The thrust of these cases is clear; that an action for libel or slander grounded on the allegation that plaintiff has been injured in his occupation requires some accusation or insinuation that plaintiff is unfit for that occupation. In this case, no such allegation exists; there is only the general imputation that plaintiff is guilty of a summary offense having no direct contact with her profession and the statement that this will handicap her when she returns or attempts to return to work. Therefore, we find that these allegedly defamatory statements are not actionable per se on the grounds that plaintiff has been injured in her occupation.
Finding no allegation of defamation actionable per se, we note that plaintiff, to recover for defamation actionable per quod must plead special damages. See McDonald v. Lee, 246 Pa. 253, 92 A. 135 (1914). No special damages have been pleaded in this case.
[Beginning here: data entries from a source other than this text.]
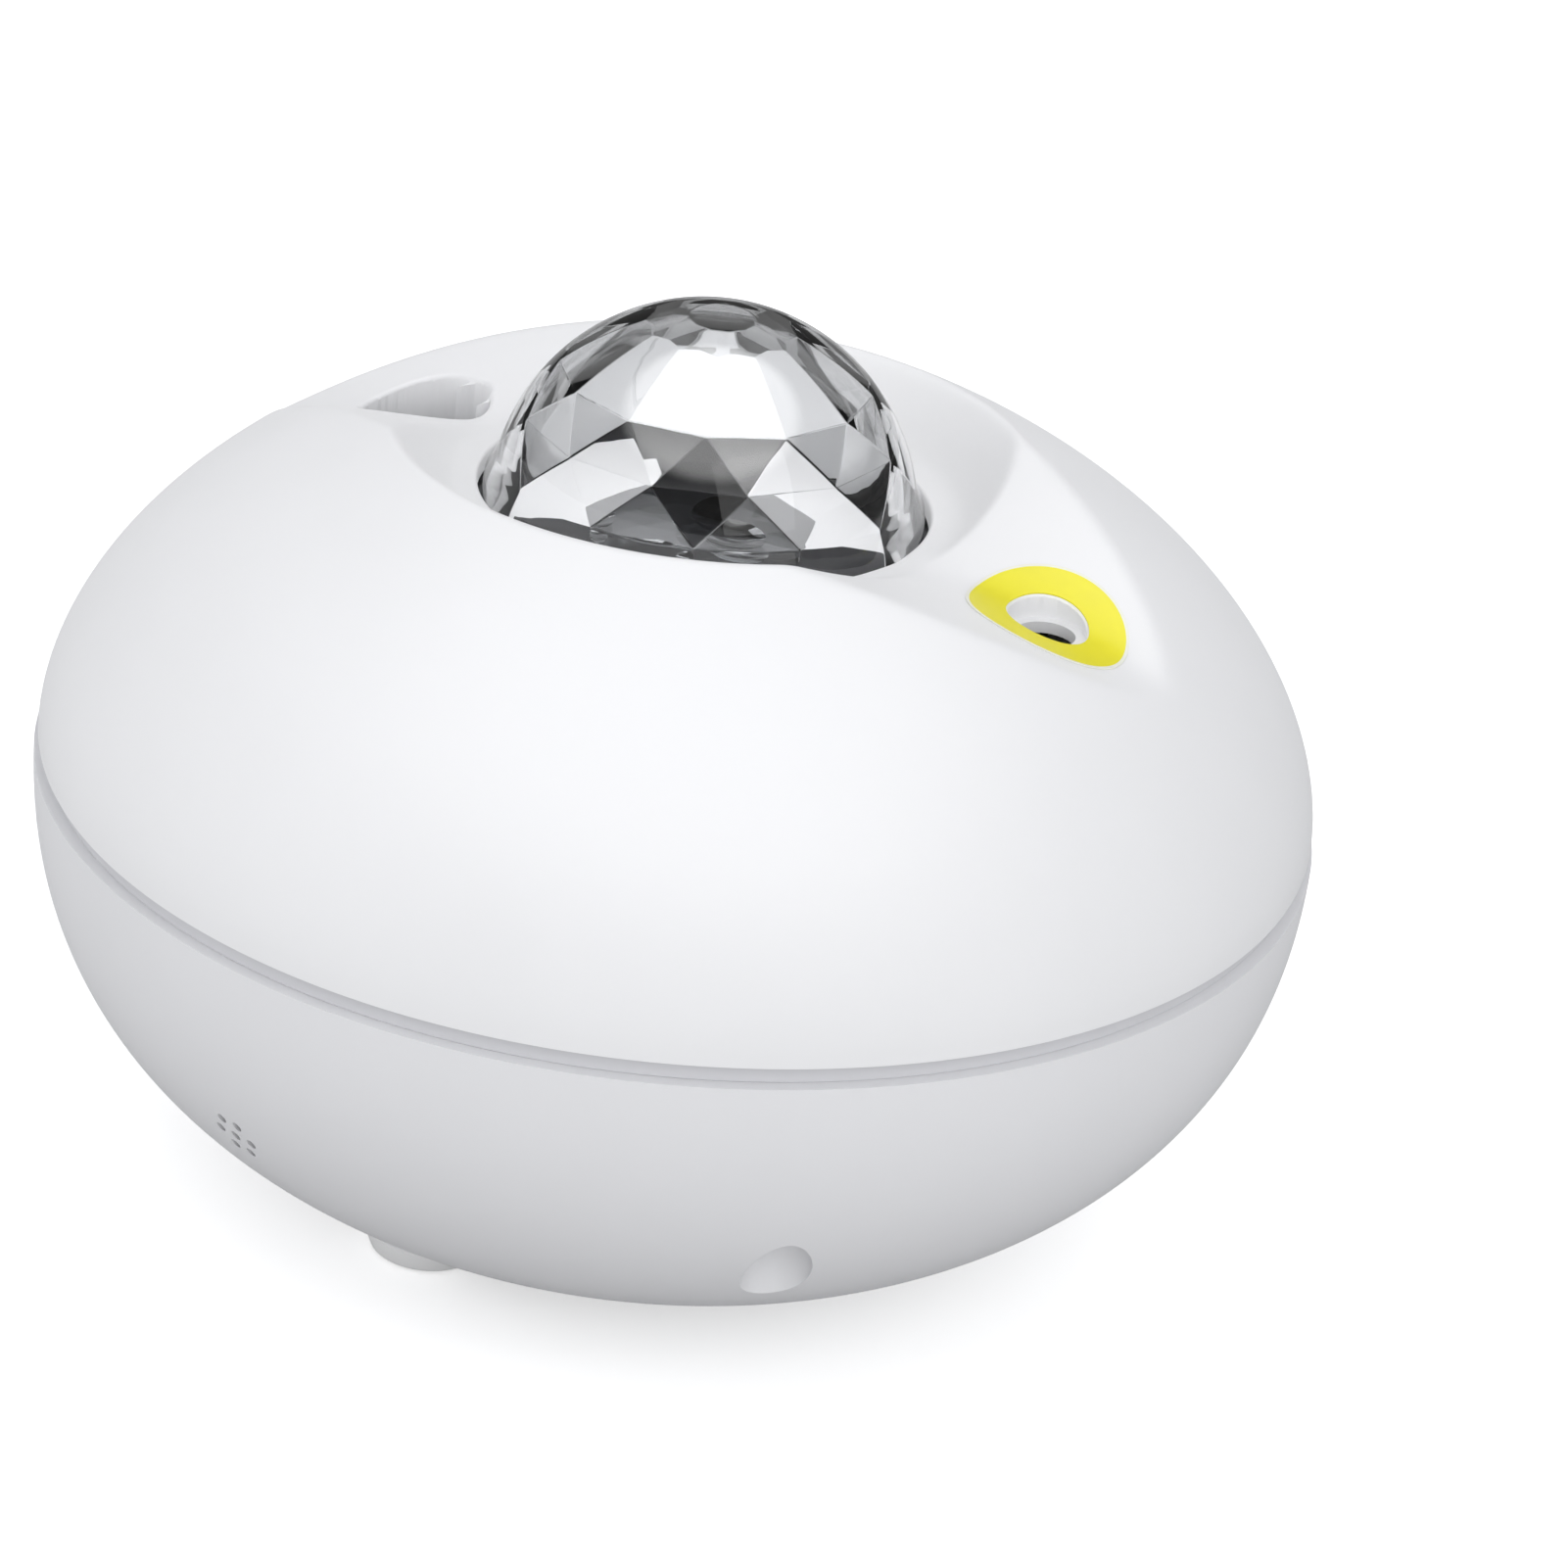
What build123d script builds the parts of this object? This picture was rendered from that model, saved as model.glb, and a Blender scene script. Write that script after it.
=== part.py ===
"""Star night light projector: an egg-shaped lamp in two moulded halves.

Millimetres, +Z up. Heights below are measured from the parting plane of the two
halves. Every piece is raised by LIP_HEIGHT when it is written, so that the
object stands on Z = 0 with its axis on the Z axis. The microphone side is -Y,
the power socket is on +Y and the round light aperture is on +X.
"""
from build123d import *
import math
import os

# Driving dimensions
BODY_RADIUS = 90.0        # lip of the lower half
LOWER_DEPTH = 64.6        # depth of the lower half's full curve
LOWER_POWER = 2.27        # squareness of the lower half's curve
TOP_RADIUS = 89.5         # rim of the upper half
CROWN = 57.0              # height of the upper half's full curve
TOP_POWER = 1.776         # squareness of the upper half's curve
SEAM_GAP = 2.67           # height of the recessed band between the halves
BASE_Z = -57.0            # flat underside
FEET_Z = -62.0            # what the feet stand on
LIP_HEIGHT = -FEET_Z
WALL = 2.2                # moulded wall
TOP_WALL = 2.4            # wall under the valley, measured straight down

# S-shaped valley across the top
FLOOR_Z = 41.0            # valley floor round the dome
CREASE_START = -7.0       # the valley's lowest line leaves the axis plane here
CREASE_SLANT = 0.261      # and slants by this much per millimetre outwards
CREASE_WIDTH = 1.65       # height over which its two sides blend
DROP_FROM = 30.0          # the floor drops beyond this distance
DROP_RATE = 0.0048
BACK_SLOPE = 0.319        # gentle side of the valley
BACK_ROUNDING = 7.56      # and how softly it leaves the floor
FRONT_SLOPE = 0.2627      # steeper side
FRONT_CURVE = 0.0022      # and how fast it steepens
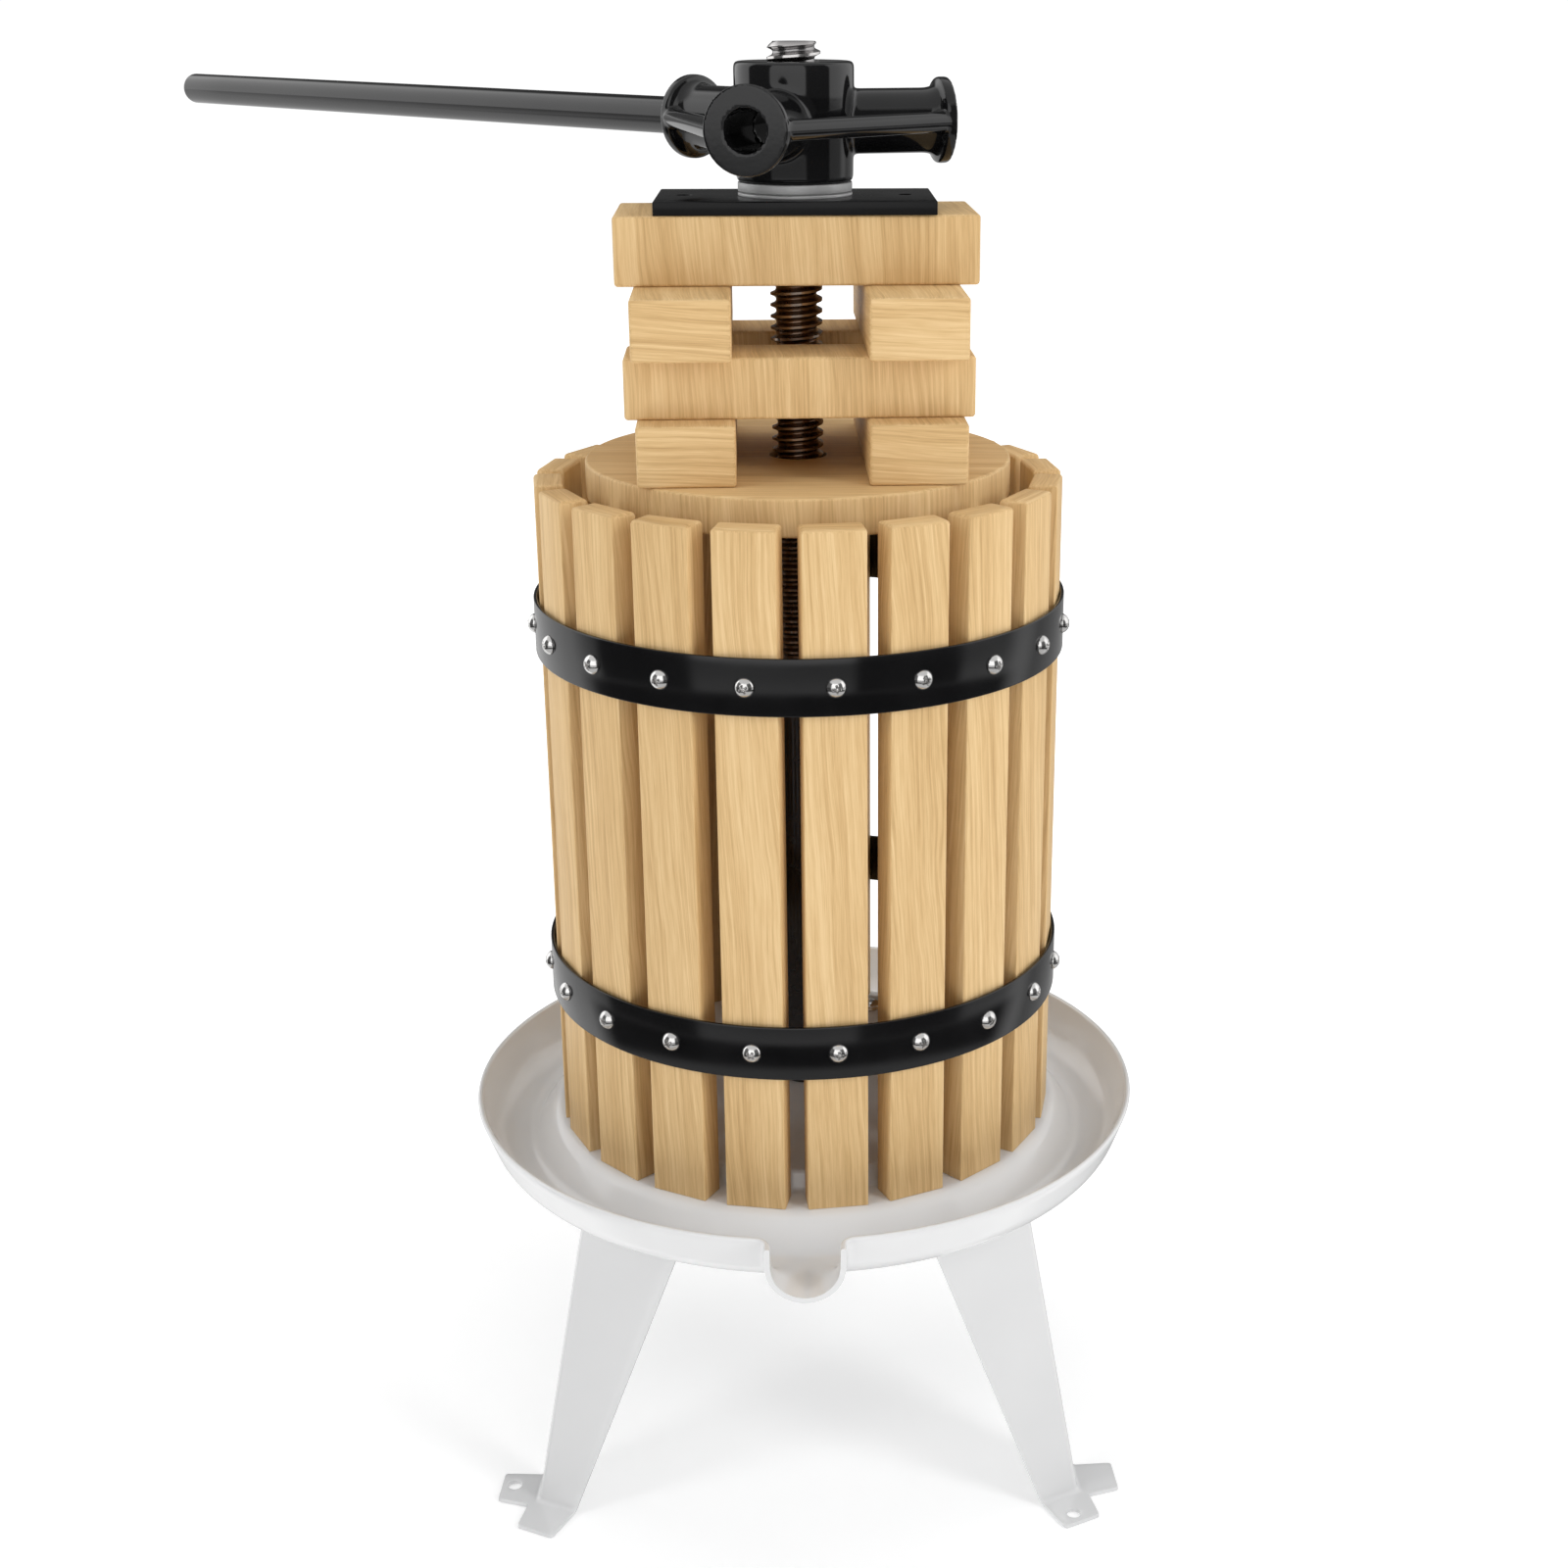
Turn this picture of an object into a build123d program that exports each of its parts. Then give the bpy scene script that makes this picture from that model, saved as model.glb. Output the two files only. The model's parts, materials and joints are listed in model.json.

Therefore, the complaint to the extent that it asserts an action in defamation will also be dismissed.
Defendant also moves to dismiss on the grounds that the Court does not have subject-matter jurisdiction because the amount in controversy is less than $10,000.00. In actions sounding in tort that allege injuries of a general nature and pray for unliquidated damages, determination of the good faith as to allegation of the jurisdictional amount is particularly difficult. Because we have determined that the complaint is to be dismissed for failure to state a cause of action, we need not and do not reach this additional issue. Thus, we obviate the need for a hearing at this time as was required and utilized in Nelson v. Keefer, 451 F.2d 289 (3d Cir. 1971).